Meet Signora Bianco Perla Avorio (Perla for short). Isn’t she bella? (OK — silly name, but it makes me smile. It’s her colors, Pearl White outside and Ivory inside. Ms. Pearl White Ivory — so Southern or WASPy in English, but lovely and lilting in Italian. Go ahead, roll those Rs.)

It’s amazing what telling a car dealer “Thanks but no thanks” will accomplish. The unavailable Maryland car we originally put a deposit on suddenly became available (due to some wrangling between the two dealers). My dealer sent someone to pick it up yesterday, and here it is in our driveway today.

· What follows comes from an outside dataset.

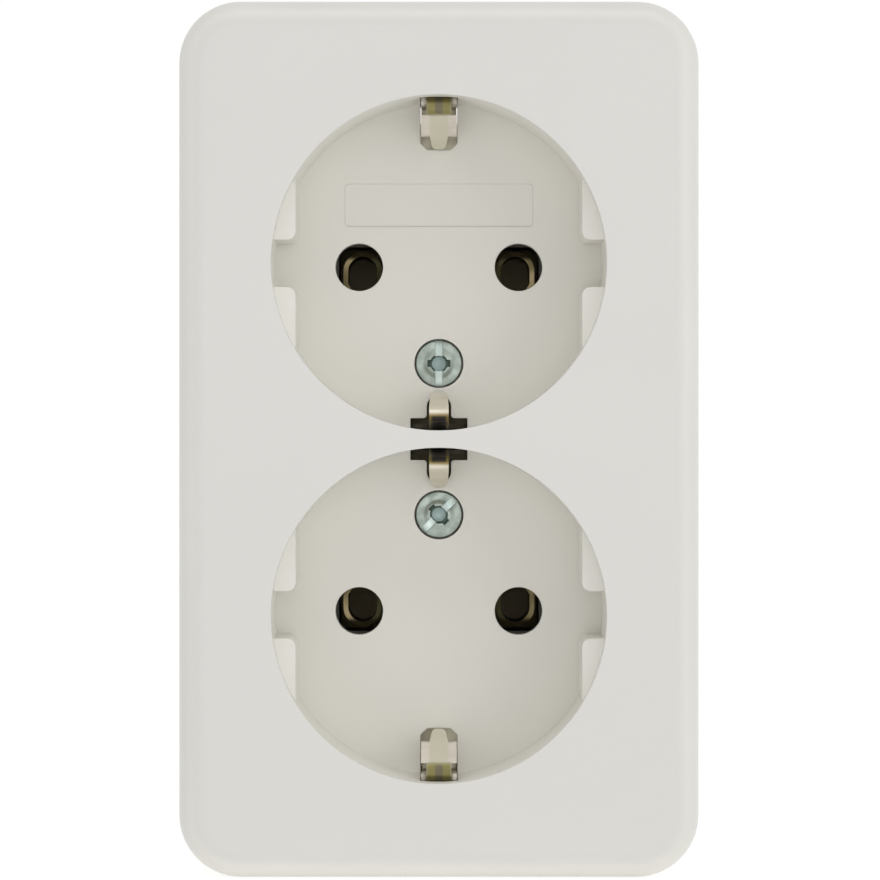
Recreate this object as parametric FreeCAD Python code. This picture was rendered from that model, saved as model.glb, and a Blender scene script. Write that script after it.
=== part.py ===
import FreeCAD, Part
import math
import os

# Surface double socket for two side-earth plugs, in millimetres
# +X is right, +Y goes into the wall, +Z is up, the origin is the centre of the back face

Vector = FreeCAD.Vector
ACROSS = Vector(1, 0, 0)
INTO_WALL = Vector(0, 1, 0)
UP = Vector(0, 0, 1)

# Plug pins and wells
PIN_SPACING = 19.0
PIN_LENGTH = 19.0
PIN_TIP_CLEARANCE = 2.0
PIN_HOLE_RADIUS = 2.84
WELL_RADIUS = 19.5
WELL_DEPTH = 17.5
WELL_WEB = 2.0
WELL_WALL = 1.7
WELL_FLOOR = 2.5

# Cover moulding
END_MARGIN = 11.0
COVER_CORNER = 7.2
COVER_SKIRT = 2.2
COVER_SKIN = 2.4
COVER_FRONT_ROUND = 3.0
COVER_EDGE_GAP = 0.5
COVER_RIB = 1.2
BREAKOUT_WIDTH = 15.0
BREAKOUT_HEIGHT = 13.0
BREAKOUT_SKIN = 1.0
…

And my fear about the universe looking unfavorably on the purchase? It evaporated when we went in last night to pick up Perla and found out the $500 manufacturer’s rebate we had expected had suddenly been raised to $2,000, starting yesterday and only through next Tuesday! We were speechless with delight — things like that NEVER happen to us. (But now we can’t say that, can we?) Typically, we are the poor saps in the “Oh, that deal just ended yesterday” or “Oh, unbeknownst to you, that [fabulous perk] doesn’t begin until tomorrow” camp.

So, I’m relishing all things “new car” (first time since 1998), looking forward to getting great mileage (though wishing we won’t have to put too many miles on), and practicing my Italian accent.

Ciao, baby!

Anyone driving slower than you is an idiot,
and anyone going faster than you is a maniac.